We want to perform convolution op on our hardware, but we do not have support for it - there are no instructions that are going to do specific convolution stuff. It turns out that the convolution operation can be transformed into matrix multiplication. If we look at what we need to do in convolution, it is basically the dot product of the corresponding sliding window values and filter values. This is the same thing we do in matrix multiplication—take the dot product of a row in the first input and a column in the second input. So, if we represent all the sliding window values as rows (with each row being a flattened version of a sliding window), and all the filters as columns in the second input (in the same way as the first input), every value in the output matrix would correspond to the filter applied to a specific window.


Figure 1: Idea of convolution as matrix multiplication

In Figure 1, we can see that each window is transformed into a row in the first input, and each filter is transformed into a column in the second input. After performing matrix multiplication, convolution is applied.

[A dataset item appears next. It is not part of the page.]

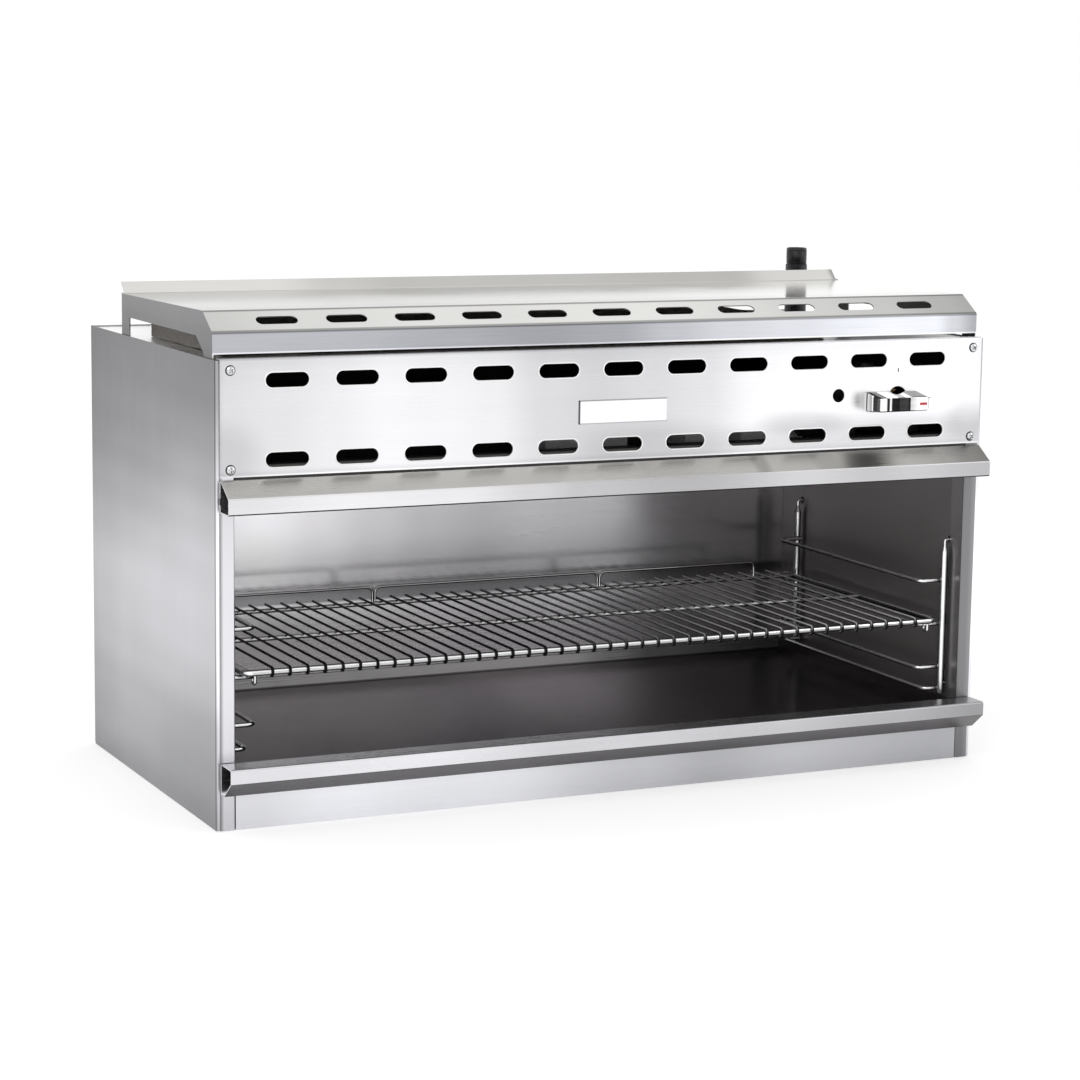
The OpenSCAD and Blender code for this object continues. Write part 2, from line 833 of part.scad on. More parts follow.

Convolution Operation on Tenstorrent Architecture

Implementation of Convolution Operation on a Single Tensix Core

In the implementation on a single Tensix core, we make the following assumptions:

  1. The input and output activation tensors are stored across the global memory, either DRAM or L1, as interleaved buffers.

  2. The weights and bias tensors are stored in DRAM as an interleaved buffer.

  3. The local L1 memory size of the Tensix core is not big enough to store the entire input or output activation tensors.

The on-core L1 memory is used for the following:

  • Program binaries for the five RISC-V cores within a Tensix core.

  • Inputs to feed the compute core (partial activation and weights.)

  • Outputs from the compute core (partial intermediate and final results.)

A Tensix core has limited amount of L1 memory, which is about 1 MB on Grayskull, and 1.5 MB on Wormhole architectures. For most applications, this limited L1 memory is insufficient to store all of the input data. Consequently, a portion of the input must be transferred into the local L1 memory to perform computations to generate a corresponding portion of the output. This partial output may need to be subsequently moved to the global memory. This process is iterated until the complete output has been computed. The partitioning of the inputs and the sequence of transfers to the local memory must be meticulously managed to minimize accesses to the global DRAM memory or remote L1 memory, which are significantly slower than accesses to the local L1 memory, and maximize the re-use of loaded input data into local L1 memory.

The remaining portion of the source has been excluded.